Представления читателя о литературном деле, о творческом процессе, о миссии писателя до сих пор ко многом зависели от вульгарно-социологического подхода к литературе классической, которому до середины тридцатых годов подчинялось школьное преподавание литературы, всевозможные учебники для самообразования, брошюры и т. д. Оттуда читатели узнавали, что и Пушкин, и Лермонтов, и Толстой были людьми весьма ограниченными и выражали такие узкие взгляды, отсталость которых была понятна даже ученику первой ступени. Читать их стоило главным образом для того, чтобы лучше понять их ограниченность.
В 1927 году журнал рапповской критики «На литературном посту» провел анкету своих читателей об их отношении к классикам.
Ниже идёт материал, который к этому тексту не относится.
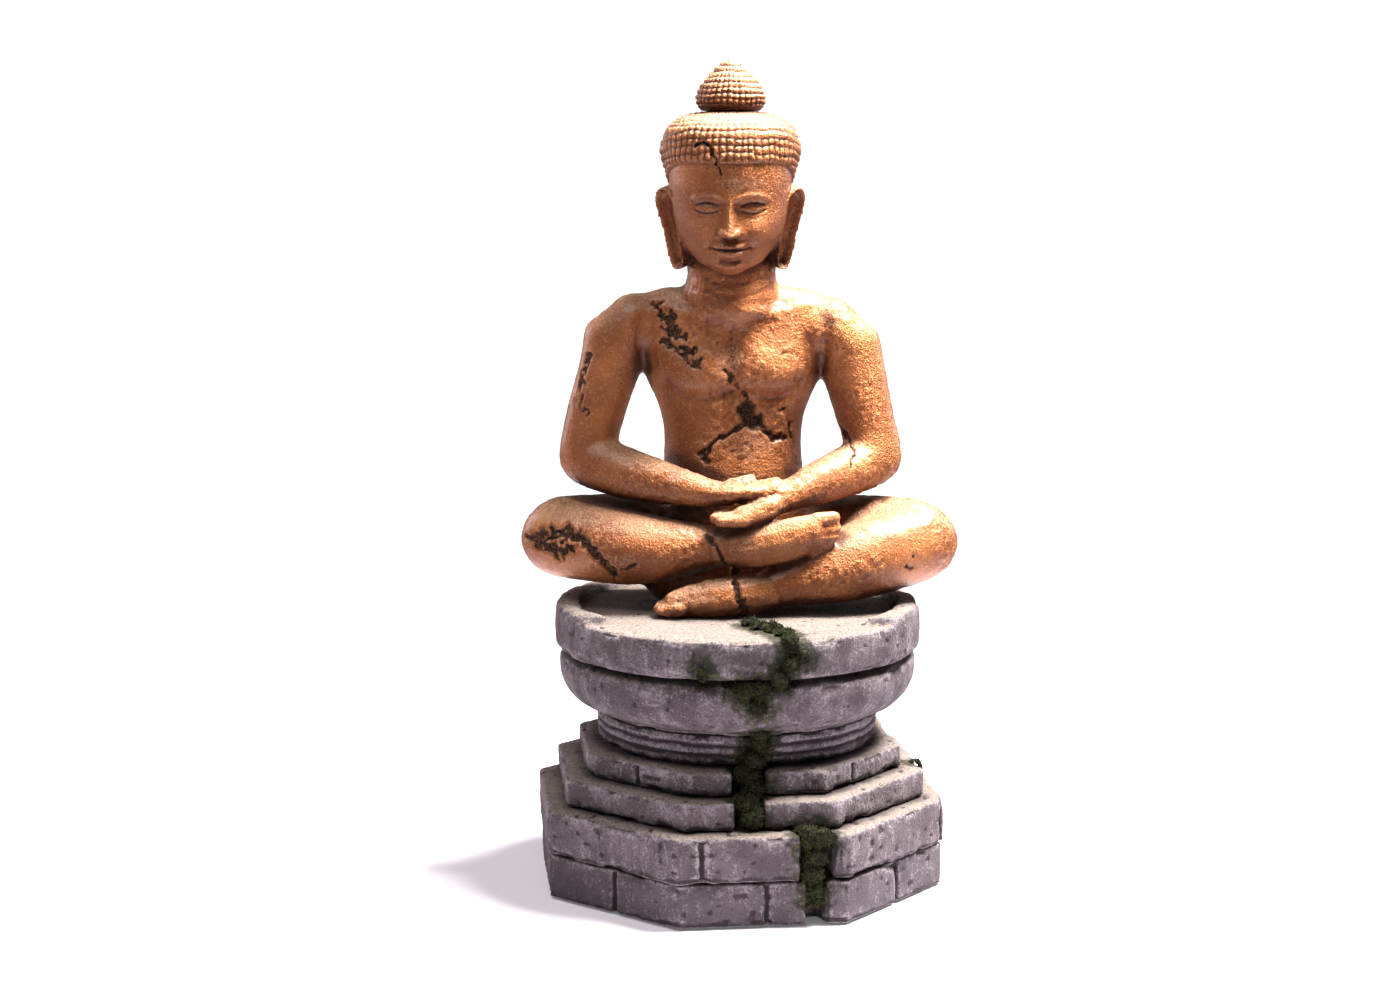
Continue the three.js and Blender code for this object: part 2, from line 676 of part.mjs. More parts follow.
const armTools = [trunkSolid(GAP), ...pinHoles, leftLegTool, rightLegTool];
addPiece("left_arm", cut(armSolid(ARM_L, FOREARM_L), armTools), GILT);
const leftArmTool = armSolid(ARM_L, FOREARM_L, GAP);
addPiece("right_arm", cut(armSolid(ARM_R, FOREARM_R), [...armTools, leftArmTool]), GILT);
const bothArms = [leftArmTool, armSolid(ARM_R, FOREARM_R, GAP)];
addPiece("left_hand", cut(handSolid(PALM_L, FINGERS_L), [...lap, ...feetTools, ...bothArms]), GILT);
const leftHandTool = handSolid(PALM_L, FINGERS_L, GAP);
addPiece(
  "right_hand",
  cut(handSolid(PALM_R, FINGERS_R), [...lap, ...feetTools, ...bothArms, leftHandTool]),
  GILT,
);

addPiece("head", cut(headSolid(), [below(NECK_TOP + GAP), above(TOPKNOT.low - GAP), ...pinHoles]), GILT);
addPiece("topknot", cut(topknotSolid(), pinHoles), GILT);

// ---- moss ------------------------------------------------------------------------------------------------
// Flock moss in the worn channel that runs down the front. Each patch is a huddle of tufts at [x, y, z] with a
// radius, cut back from the stone that it lies against.
const grown = (profile) => {
  const top = Math.max(...profile.map(([, z]) => z));
  const foot = Math.min(...profile.map(([, z]) => z));
  return profile.map(([r, z]) => [r && r + GAP, z + (z === top ? GAP : z === foot ? -GAP : 0)]);
};
const stoneTools = [
  ...Object.entries(COURSES).map(([name, { radius, low, high }]) => {
    const across = radius * Math.cos(EIGHTH / 2);
    const { angle, width, depth } = BREACHES[name];
    const narrowed = { angle, width: width - 2 * GAP, depth: depth - 2 * GAP, radius: across };
    const breach = slot({ ...narrowed, low: low - 2, high: high + 2 });
    return cut(octagon(radius + GAP, low - GAP, high + GAP), [breach]);
  }),
  turned(grown(DRUM_PROFILE)),
  turned(grown(bowlProfile())),
  cut(turned(grown(SLAB_PROFILE)), [
    box(2 * FAR, FAR, RIM.high - SLAB.high, at(0, RIM.worn - GAP - FAR / 2, (RIM.high + SLAB.high) / 2 + GAP)),
  ]),
];

const MOSSES = {
  moss_seat: [
    [1.6, -24.4, 80.6, 3.4],
    [3.6, -29, 80.2, 3.3],
    [6.6, -34, 79.8, 3.6],
    [10.4, -39, 79.8, 3.5],
    [13.4, -44.6, 79.6, 3.6],
  ],
  moss_slab: [
    [14.4, -50.4, 79, 3.2],
    [17.4, -50, 75.8, 3],
    [14.2, -51.4, 74, 3.2],
    [12, -51.4, 70.4, 3.2],
  ],
  moss_slab_left: [
    [-18.8, -49, 78, 2.7],
    [-16, -50.2, 75.4, 2.7],
    [-13, -51, 73.2, 2.6],
    [-9.4, -52.4, 71.4, 2.3],
  ],
  moss_bowl: [
    [1.6, -51, 66, 3.5],
    [6.6, -50.8, 66.2, 3.4],
    [5.6, -50.4, 62, 3.8],
    [10.4, -49, 61.6, 3.4],
    [7.6, -46.4, 57.4, 3.6],
  ],
  moss_waist: [
    [6.6, -43, 54.2, 3.4],
    [6.6, -41.4, 49.6, 3.4],
    [4.8, -42, 44.8, 3.6],
  ],
  moss_steps: [
    [2.8, -42.6, 40.2, 3.6],
    [4.6, -44, 36.4, 3.6],
    [2.8, -48, 33.4, 3.4],
    [4.6, -49.4, 29.6, 3.6],
  ],
  moss_plinth: [
    [19.4, -54, 25.6, 3.3],
    [23.2, -52.8, 24.8, 3.4],
    [21.4, -53.2, 20, 3.6],
    [21, -53.8, 14.6, 3],
    [21.2, -53.8, 10.4, 2.7],
    [21.6, -54.2, 7, 2.2],
  ],
  moss_right: [
    [52.6, -6.4, 33.6, 2.2],
    [53, -5, 30.6, 2.1],
  ],
};
function huddle(tufts, grow = 0) {
  return join(
    tufts.map(([x, y, z, radius], index) => {
      const lump = new THREE.IcosahedronGeometry(radius + grow, 1).rotateZ(index).rotateX(2 * index);
      return solidOf(lump.scale(1, 1, 1 - 0.1 * (index % 3)).translate(x, y, z));
    }),
  );
}
const mossTools = [];
for (const [name, tufts] of Object.entries(MOSSES)) {
  addPiece(name, main(cut(huddle(tufts), [...stoneTools, ...mossTools])), MOSS);
  mossTools.push(huddle(tufts, GAP));
}

export default statue;
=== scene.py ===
# %% [markdown]
# # A seated buddha on a ruined pedestal
#
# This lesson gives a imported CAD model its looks. The statue is a cast figure in sandy copper-gold paint,
# cracked and worn, on seven courses of grey stone with moss in a broken channel down the front. The CAD
# bodies already say where every piece is and how big it is, so this script places no piece anew: it copies a
# CAD body, turns it into an even skin of small faces, and then works on that skin as a sculptor would, by
# pushing points in and out. Only the head, which needs a face and ears, is shaped here from a ball.

import math

import bmesh
import bpy
import numpy as np
from mathutils import Matrix, Vector
from mathutils.bvhtree import BVHTree


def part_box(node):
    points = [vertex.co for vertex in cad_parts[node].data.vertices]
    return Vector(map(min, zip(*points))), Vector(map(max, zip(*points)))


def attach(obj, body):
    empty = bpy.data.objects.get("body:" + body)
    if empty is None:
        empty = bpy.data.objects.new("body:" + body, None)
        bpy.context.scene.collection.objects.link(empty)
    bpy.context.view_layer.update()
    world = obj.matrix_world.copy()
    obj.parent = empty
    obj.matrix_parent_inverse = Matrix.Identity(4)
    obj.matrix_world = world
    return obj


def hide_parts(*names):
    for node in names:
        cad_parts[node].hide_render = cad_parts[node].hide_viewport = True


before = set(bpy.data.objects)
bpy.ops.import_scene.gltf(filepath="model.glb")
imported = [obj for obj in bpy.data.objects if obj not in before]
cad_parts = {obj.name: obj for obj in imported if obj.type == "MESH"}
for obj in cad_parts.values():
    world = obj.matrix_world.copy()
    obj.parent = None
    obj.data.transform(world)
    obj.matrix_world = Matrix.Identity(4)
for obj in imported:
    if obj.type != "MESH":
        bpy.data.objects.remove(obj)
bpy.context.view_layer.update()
MM = 0.001
scene = bpy.context.scene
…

Один из ответов был такой: «Мне чрезвычайно трудно ответить, что я подразумеваю под понятием классиков. По-моему, классики — это те, которые издавались в приложениях к «Ниве» и которых теперь запрещает переиздавать Госиздат. Знаком я с классиками как будто недурно, но все же считаю, что их развелось очень много и пристыдить меня нетрудно: легко может оказаться, что кого-нибудь, и, может быть. даже не одного, я все-таки не читал». Это пишет не ученик второй ступени и не рабкор. Это пишет писатель Ефим Зозуля, в те годы уже немолодой и довольно известный, выпустивший около десяти книжек.